- Source excerpt:
__________

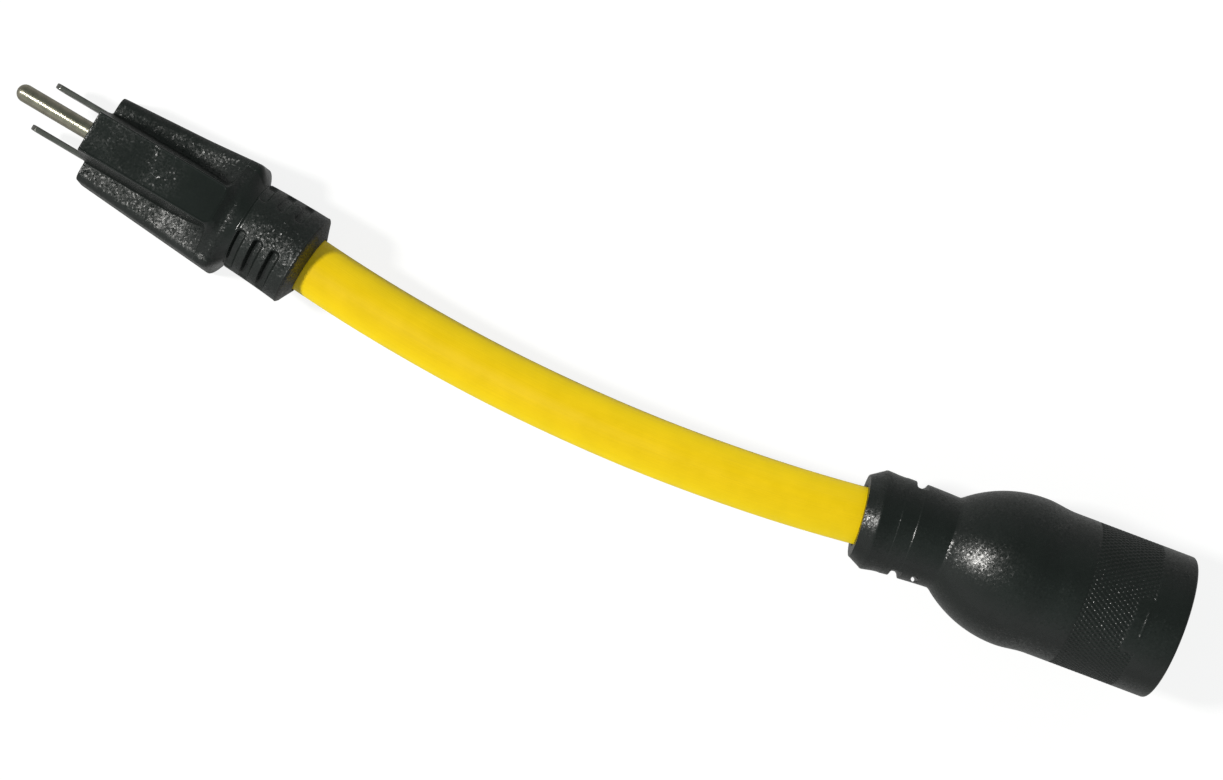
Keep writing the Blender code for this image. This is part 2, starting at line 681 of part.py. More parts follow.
def relief_cuts(cutters):
    """Cuts in the connector's strain relief: a notch in each side and a small hole near one edge."""
    x = from_face(NOTCH_AT)
    cuts = [sector(f"side_notch_{turn:.0f}", cutters, x - NOTCH_HALF_WIDTH, x + NOTCH_HALF_WIDTH,
                   NOTCH_R, OUTSIDE_R, turn, NOTCH_HALF) for turn in (0.0, 180.0)]
    x = from_face(EYELET_AT)
    cuts.append(block("eyelet", cutters, (x - EYELET_HALF_WIDTH, x + EYELET_HALF_WIDTH),
                      EYELET_SPAN, (-EYELET_HALF_LEN, EYELET_HALF_LEN)))
    return cuts


def contact_span(name):
    _, middle, half = TERMINALS[name]
    return middle, half


def make_contact(name, parts, cutters):
    """Two curved leaves joined at the rear, a neck through the cover and a crimp barrel."""
    middle, half = contact_span(name)
    reach = half - LEAF_EASE
    front = from_face(INSERT_RECESS + SLOT_DEPTH + GAP + CONTACT_LEN)
    tip = from_face(INSERT_RECESS + SLOT_DEPTH + GAP)
    inner = (SLOT_R - LEAF_GAP_HALF - LEAF_THICK, SLOT_R - LEAF_GAP_HALF)
    outer = (SLOT_R + LEAF_GAP_HALF, SLOT_R + LEAF_GAP_HALF + LEAF_THICK)
    contact = sector(f"contact_{name}", parts, front, tip, *inner, middle, reach)
    leaf = sector(f"leaf_{name}", cutters, front, tip, *outer, middle, reach)
    inset = WEB_LEN / 6
    web = sector(f"web_{name}", cutters, front - inset, front + WEB_LEN,
                 inner[0] + inset, outer[1] - inset, middle, half - WEB_EASE)
    rear, fore = contact_crimp()
    _, y, z = core_point(name, rear)
    neck = rod(f"neck_{name}", cutters, fore - OVER, front + WEB_LEN / 2, NECK_R, steps=12, y=y, z=z)
    barrel = rod(f"barrel_{name}", cutters, rear, fore, CRIMP_R, steps=16, y=y, z=z)
    contact = join(contact, web)
    contact = join(contact, leaf)
    contact = join(contact, neck)
    contact = join(contact, barrel)
    bore = rod(f"contact_bore_{name}", cutters, rear - OVER, rear + CRIMP_LEN - OVER,
               CRIMP_BORE_R, steps=10, y=y, z=z)
    return lay(cut(contact, bore), "brass")


def make_insert(parts, cutters):
    """The hard face: curved slots in front, wider pockets for the contacts behind."""
    front, rear = from_face(INSERT_RECESS), from_face(INSERT_LEN)
    insert = rod("connector_insert", parts, rear, front, INSERT_R, steps=40)
    cuts = []
    for name in TERMINALS:
        middle, half = contact_span(name)
        cuts.append(sector(f"face_slot_{name}", cutters, front - SLOT_DEPTH - OVER, front + OVER,
                           SLOT_R - SLOT_HALF, SLOT_R + SLOT_HALF, middle, half - FACE_SLOT_EASE))
        reach = LEAF_GAP_HALF + LEAF_THICK + GAP
        cuts.append(sector(f"contact_pocket_{name}", cutters, rear - OVER, front - SLOT_DEPTH,
                           SLOT_R - reach, SLOT_R + reach, middle, half))
    hook = block("ground_hook", cutters, (front - SLOT_DEPTH, front + OVER),
                 (-SLOT_HALF, SLOT_HALF), (GROUND_HOOK, SLOT_R))
    hook.data.transform(Matrix.Rotation(math.radians(GROUND_HOOK_TURN), 4, "X"))
    return lay(cut(insert, *cuts, hook), "black_hard_plastic")


def make_cover(parts, cutters):
    """The plate that closes the insert's rear, with a hole for each neck."""
    front = from_face(INSERT_LEN + GAP)
    cover = rod("insert_cover", parts, front - COVER_LEN, front, INSERT_R, steps=40)
    cuts = []
    for name in TERMINALS:
        _, y, z = core_point(name, contact_crimp()[1])
        cuts.append(rod(f"cover_hole_{name}", cutters, front - COVER_LEN - OVER, front + OVER,
                        CHAMBER_R, steps=14, y=y, z=z))
    return lay(cut(cover, *cuts), "black_hard_plastic")


# ---- whole adapter ----

def centre_on_floor(parts):
    """Stand the adapter on z = 0 with the middle of its box at x = y = 0."""
    corners = np.array([vertex.co for obj in parts.objects for vertex in obj.data.vertices])
    low, high = corners.min(axis=0), corners.max(axis=0)
    shift = Vector((-(low[0] + high[0]) / 2, -(low[1] + high[1]) / 2, -low[2]))
    for obj in parts.objects:
        obj.data.transform(Matrix.Translation(shift))


def main():
    clear_scene()
    parts = make_collection("power_adapter_dogbone")
    cutters = make_collection("cutters")
    make_plug_overmould(parts, cutters)
    make_bridge(parts, cutters)
    make_blade("blade_hot", -1, parts, cutters)
    make_blade("blade_neutral", 1, parts, cutters)
    make_ground_pin(parts, cutters)
    make_jacket(parts)
    for name, colour in (("hot", "black"), ("neutral", "white"), ("ground", "green")):
        make_core(name, colour, parts)
    for letter, angle in (("a", 30.0), ("b", 150.0), ("c", 270.0)):
        make_filler(letter, angle, parts)
    make_connector_overmould(parts, cutters)
    make_insert(parts, cutters)
    make_cover(parts, cutters)
    for name in TERMINALS:
        make_contact(name, parts, cutters)
    centre_on_floor(parts)


main()
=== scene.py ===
"""Looks of a power adapter dogbone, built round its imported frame.

Like the frame, every piece is drawn straight first, along +X, with its origin on the cord's axis
at the plug's face: x runs toward the connector, y is sideways, z is up. Lengths are in millimetres
until a piece is laid along the cord's route, which turns them into the frame's metres.
"""
import json
import math

import bmesh
import bpy
import numpy as np
from mathutils import Matrix, Vector


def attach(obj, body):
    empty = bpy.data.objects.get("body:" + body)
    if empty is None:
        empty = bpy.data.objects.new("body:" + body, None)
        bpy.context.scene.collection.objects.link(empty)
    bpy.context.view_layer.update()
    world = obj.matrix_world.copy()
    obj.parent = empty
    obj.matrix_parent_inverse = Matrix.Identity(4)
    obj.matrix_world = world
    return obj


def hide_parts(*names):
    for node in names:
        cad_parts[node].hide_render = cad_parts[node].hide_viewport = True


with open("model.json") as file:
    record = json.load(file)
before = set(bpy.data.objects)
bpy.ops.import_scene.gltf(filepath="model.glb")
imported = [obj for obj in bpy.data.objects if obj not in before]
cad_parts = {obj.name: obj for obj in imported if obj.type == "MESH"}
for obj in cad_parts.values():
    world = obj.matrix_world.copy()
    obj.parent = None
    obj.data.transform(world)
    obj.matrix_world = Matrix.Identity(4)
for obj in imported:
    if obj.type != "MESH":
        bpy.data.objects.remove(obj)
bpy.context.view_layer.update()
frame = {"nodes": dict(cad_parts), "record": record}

MM_PER_M = 1000.0
ROUTE_STATIONS = 1200
SHARP = 38.0                    # edges past this angle, in degrees, are shaded hard
GAP = 0.3                       # between touching pieces
CUT_PAST = 2.0                  # how far a cutter reaches past what it cuts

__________

- Required task:
Copy out each line that contains the word "body".

- Output of the exercise:
def attach(obj, body):
    empty = bpy.data.objects.get("body:" + body)
        empty = bpy.data.objects.new("body:" + body, None)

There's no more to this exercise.